Run the AIspace.org neural network learner on the data of Figure 7.1.
Suppose that you decide to use any predicted value from the neural network greater than $0.5$ as true, and any value less than $0.5$ as false. How many examples are misclassified initially? How many examples are misclassified after 40 iterations? How many examples are misclassified after 80 iterations?
Try the same example and the same initial values, with different step sizes for the gradient descent. Try at least $\eta =0.1$, $\eta =1.0$, and $\eta =5.0$. Comment on the relationship between step size and convergence.
Given the final parameter values you found, give a logical formula for what each of the units is computing. [Hint: As a brute-force method, for each of the units, build the truth tables for the input values and determine the output for each combination, then simplify the resulting formula]. Is it always possible to find such a formula?
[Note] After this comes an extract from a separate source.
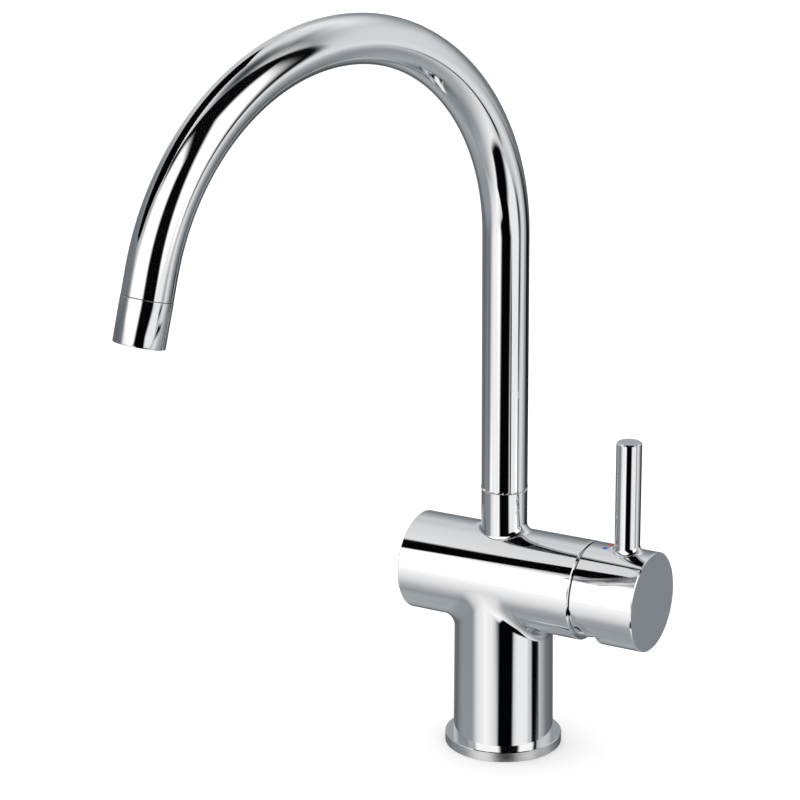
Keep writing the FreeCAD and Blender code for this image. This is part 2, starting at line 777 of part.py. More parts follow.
def swing(shape):
    """Turns a piece built with the spout ahead along +X to the spout's rest position."""
    turned = shape.copy()
    turned.rotate(vec(0, 0, 0), vec(0, 0, 1), -90 - spout_swing)
    return turned


def spout_tube():
    shape = bent_pipe(spout_radius, spout_inner_radius, spout_bottom, outlet_straight)
    rim = rim_edges(shape, vec(0, 0, 1), spout_bottom, spout_radius)
    return swing(shape.makeChamfer(seam_chamfer, rim))


def filtered_water_tube():
    tail = outlet_straight + adapter_thread_length - axial_clearance
    bore = filter_tube_radius - filter_tube_wall
    return swing(bent_pipe(filter_tube_radius, bore, filter_tube_bottom, tail))


# ---- outlet ---------------------------------------------------------------------------------


def at_outlet(shape):
    """Moves a piece built upwards from z = 0 to the tube's end, pointing along the outlet."""
    path = swan_neck_path()
    end, heading = path[4], path[5]
    lean = math.degrees(math.atan2(heading.x, heading.z))
    placed = shape.copy()
    placed.rotate(vec(0, 0, 0), vec(0, 1, 0), lean)
    placed.translate(end + heading * outlet_straight)
    return swing(placed)


def outlet_adapter():
    """Threaded ring soldered in the tube; ribs carry the boss that holds the inner tube."""
    tail = ring_z(-adapter_depth, 0, spout_inner_radius - face_clearance, adapter_radius - adapter_wall)
    thread = ring_z(0, adapter_thread_length, adapter_radius, adapter_radius - adapter_wall)
    shape = tail.fuse(thread)
    boss = rod_z(-adapter_rib_height, adapter_rib_height, filter_tube_radius + adapter_boss_wall)
    rib_length = adapter_radius - adapter_wall / 2
    corner = vec(0, -adapter_rib_width / 2, -adapter_rib_height)
    for step in range(adapter_ribs):
        rib = Part.makeBox(rib_length, adapter_rib_width, 2 * adapter_rib_height, corner)
        rib.rotate(vec(0, 0, 0), vec(0, 0, 1), 360 * step / adapter_ribs)
        boss = boss.fuse(rib)
    shape = shape.fuse(boss)
    hole = filter_tube_radius + running_clearance
    return at_outlet(shape.cut(rod_z(-adapter_depth, adapter_thread_length, hole)))


def aerator_shell():
    shape = rod_z(face_clearance, aerator_length, aerator_radius)
    end_rim = rim_edges(shape, vec(0, 0, 1), aerator_length, aerator_radius)
    shape = shape.makeChamfer(aerator_end_chamfer, end_rim)
    back_rim = rim_edges(shape, vec(0, 0, 1), face_clearance, aerator_radius)
    shape = shape.makeChamfer(seam_chamfer / 2, back_rim)
    shape = shape.cut(rod_z(0, insert_step, shell_bore_radius))
    return at_outlet(shape.cut(rod_z(insert_step, aerator_length, lip_bore_radius)))


def aerator_gasket():
    return at_outlet(ring_z(gasket_start, insert_start, adapter_radius, adapter_radius - adapter_wall))


def aerator_insert():
    """Plastic flow straightener round the nozzle: a flanged sleeve with a slotted grille at its end."""
    inner = nozzle_radius + seat_clearance
    outer = lip_bore_radius - seat_clearance
    end = aerator_length - insert_recess
    flange = ring_z(insert_start, insert_step, adapter_radius, outer - insert_wall)
    sleeve = ring_z(insert_start, end, outer, outer - insert_wall)
    hub = ring_z(insert_start, end, inner + insert_wall, inner)
    grille = ring_z(end - insert_grille_thickness, end, outer, inner)
    shape = flange.fuse(sleeve).fuse(hub).fuse(grille)
    slot_start = inner + insert_wall
    slot_length = outer - insert_wall - slot_start
    corner = vec(slot_start, -insert_slot_width / 2, end - insert_grille_thickness)
    slots = []
    for step in range(insert_slots):
        slot = Part.makeBox(slot_length, insert_slot_width, insert_grille_thickness, corner)
        slot.rotate(vec(0, 0, 0), vec(0, 0, 1), 360 * step / insert_slots)
        slots.append(slot)
    return at_outlet(shape.cut(slots))


def filtered_water_nozzle():
    """Nozzle on the inner tube's end, through the middle of the aerator."""
    start = adapter_rib_height + slot_clearance
    end = aerator_length - insert_recess / 2
    boss = rod_z(start, adapter_thread_length, filter_tube_radius + adapter_boss_wall)
    shape = boss.fuse(rod_z(adapter_thread_length, end, nozzle_radius))
    shape = shape.cut(rod_z(start, adapter_thread_length, filter_tube_radius + running_clearance))
    return at_outlet(shape.cut(rod_z(adapter_thread_length, end, nozzle_bore_radius)))


# ---- writing the pieces ---------------------------------------------------------------------

pieces = {
    "mixer_body": mixer_body(),
    "base_ring": base_ring(),
    "base_gasket": base_gasket(),
    "end_cap": end_cap(),
    "end_cap_o_ring": end_cap_o_ring(),
    "cartridge_base": cartridge_base(),
    "cartridge_port_seals": cartridge_port_seals(),
    "cartridge_housing": cartridge_housing(),
    "fixed_disc": fixed_disc(),
    "moving_disc": moving_disc(),
    "disc_carrier": disc_carrier(),
    "cartridge_rotor": cartridge_rotor(),
    "pivot_pin": pivot_pin(),
    "cartridge_stem": cartridge_stem(),
    "cartridge_nut": cartridge_nut(),
    "trim_dome": trim_dome(),
    "handle": handle(),
    "handle_grub_screw": handle_grub_screw(),
    "cold_mark": enamel_mark(-1),
    "hot_mark": enamel_mark(1),
    "lower_swivel_bush": lower_swivel_bush(),
    "upper_swivel_bush": upper_swivel_bush(),
    "spout_spigot": swing(spout_spigot()),
    "spout_o_rings": spout_o_rings(),
    "spout_retaining_screw": spout_retaining_screw(),
    "filter_tube_seal": filter_tube_seal(),
    "spout_tube": spout_tube(),
    "filtered_water_tube": filtered_water_tube(),
    "outlet_adapter": outlet_adapter(),
    "aerator_shell": aerator_shell(),
    "aerator_gasket": aerator_gasket(),
    "aerator_insert": aerator_insert(),
    "filtered_water_nozzle": filtered_water_nozzle(),
}

os.makedirs("parts", exist_ok=True)
for name, shape in pieces.items():
    if not shape.isValid():
        print("not valid:", name)
    shape.exportStep("parts/" + name + ".step")
    print(name, len(shape.Solids), "solid(s)", round(shape.Volume), "mm3")
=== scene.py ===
import math

import bmesh
import bpy
from mathutils import Matrix, Vector


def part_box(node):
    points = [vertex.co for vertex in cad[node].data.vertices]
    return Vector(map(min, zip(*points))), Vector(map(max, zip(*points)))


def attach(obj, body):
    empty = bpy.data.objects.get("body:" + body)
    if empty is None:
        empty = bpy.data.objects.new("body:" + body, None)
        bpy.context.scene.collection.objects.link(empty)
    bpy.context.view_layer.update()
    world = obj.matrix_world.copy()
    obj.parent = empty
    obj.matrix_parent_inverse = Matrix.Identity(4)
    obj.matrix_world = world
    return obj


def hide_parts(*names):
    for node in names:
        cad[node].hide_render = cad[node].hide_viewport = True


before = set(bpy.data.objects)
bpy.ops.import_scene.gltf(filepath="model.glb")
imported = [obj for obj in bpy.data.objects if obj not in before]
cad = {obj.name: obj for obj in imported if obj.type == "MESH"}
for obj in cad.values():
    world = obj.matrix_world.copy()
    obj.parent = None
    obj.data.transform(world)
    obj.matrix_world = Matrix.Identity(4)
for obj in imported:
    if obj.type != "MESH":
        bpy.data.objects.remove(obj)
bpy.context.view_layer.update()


# ---- deck gasket --------------------------------------------------------------------------------
# A flat ring of black rubber, moulded and slightly dusty with talc.  It lies in a groove in
# the base ring's underside and is squeezed against the worktop.

mm = 0.001
noise_low = 0.3
noise_high = 0.7


def plain_shader(name, colour, roughness, metallic=0.0):
    """A new material and its main shader, ready for the pattern of one finish."""
    material = bpy.data.materials.new(name)
    material.use_nodes = True
    shader = material.node_tree.nodes["Principled BSDF"]
    shader.inputs["Base Color"].default_value = (*colour, 1.0)
    shader.inputs["Roughness"].default_value = roughness
    shader.inputs["Metallic"].default_value = metallic
    return material, shader


def noise(material, scale, detail=2.0, stretch=(1.0, 1.0, 1.0)):
    """Noise on object coordinates; a stretch above 1 makes it finer along that axis."""
    tree = material.node_tree
    place = tree.nodes.new("ShaderNodeTexCoord")
    mapping = tree.nodes.new("ShaderNodeMapping")
    mapping.inputs["Scale"].default_value = stretch
    pattern = tree.nodes.new("ShaderNodeTexNoise")
    pattern.inputs["Scale"].default_value = scale
    pattern.inputs["Detail"].default_value = detail
    tree.links.new(place.outputs["Object"], mapping.inputs["Vector"])
    tree.links.new(mapping.outputs["Vector"], pattern.inputs["Vector"])
    return pattern.outputs["Fac"]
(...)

All of the parameters were set to different initial values. What happens if the parameter values are all set to the same (random) value? Test it out for this example, and hypothesize what occurs in general.
For the neural network algorithm, comment on the following stopping criteria.
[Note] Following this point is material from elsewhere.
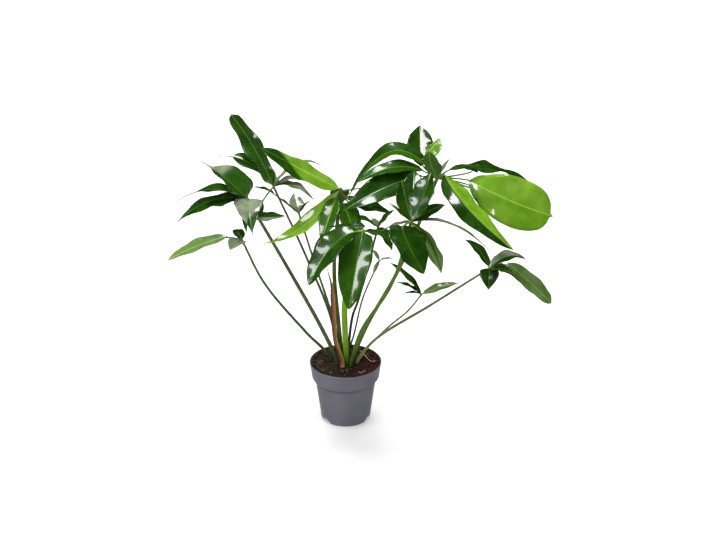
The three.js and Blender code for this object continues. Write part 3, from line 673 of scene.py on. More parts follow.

Learn for a limited number of iterations, where the limit is set initially.
Stop when the sum-of-squares error is less than $0.25$. Explain why $0.25$ may be an appropriate number.
Stop when the derivatives all become within some $\u03f5$ of zero.
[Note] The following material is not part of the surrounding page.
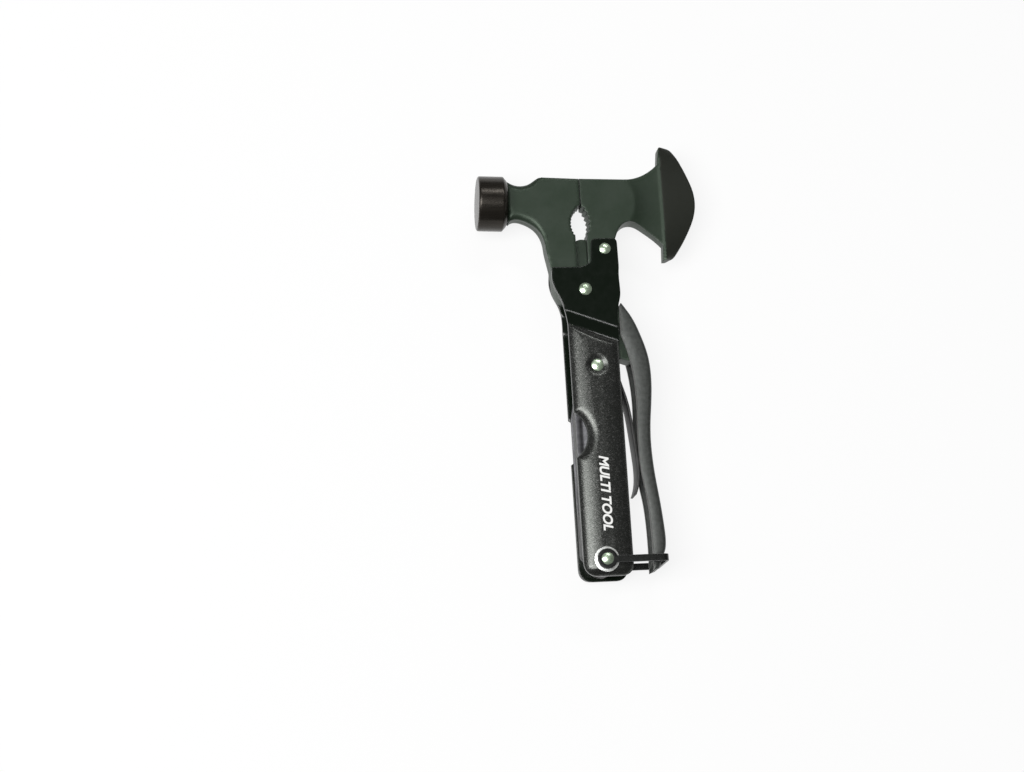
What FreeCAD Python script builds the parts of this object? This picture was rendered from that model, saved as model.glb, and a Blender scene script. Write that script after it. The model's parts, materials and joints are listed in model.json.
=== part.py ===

Split the data into training data and validation data, train on the training data and stop when the error on the validation data increases.
Which would you expect to better handle overfitting? Which criteria guarantee the gradient descent will stop? Which criteria would guarantee that, if it stops, the network can be used to predict the test data accurately?
In the neural net learning algorithm, the parameters are updated for each example. To compute the derivative accurately, the parameters should be updated only after all examples have been seen. Implement such a learning algorithm and compare it to the incremental algorithm, with respect to both rate of convergence and to speed of the algorithm.
How does a neural network with hidden units as rectified linear units ($f(z)=max(0,z)$) compare to a neural network with sigmoid hidden units? This should be tested on more than one data set. Make sure that the output unit is appropriate for the data set(s).
Draw a $kd$-tree for the data of Figure 7.1. The topmost feature to split on should be the one that most divides the examples into two equal classes. (Do not split on $UserAction$.) Show which training examples are at which leaf nodes.
Show the locations in this tree that contain the closest training examples to a new case where the author is unknown, the thread is new, the length is long, and it was read at work.
Based on this example, discuss which examples should be returned from a lookup on a $kd$-tree. Why is this different from a lookup on a decision tree?
Implement a nearest-neighbor learning system that stores the training examples in a $kd$-tree and uses the neighbors that differ in the fewest number of features, weighted evenly. How well does this work in practice?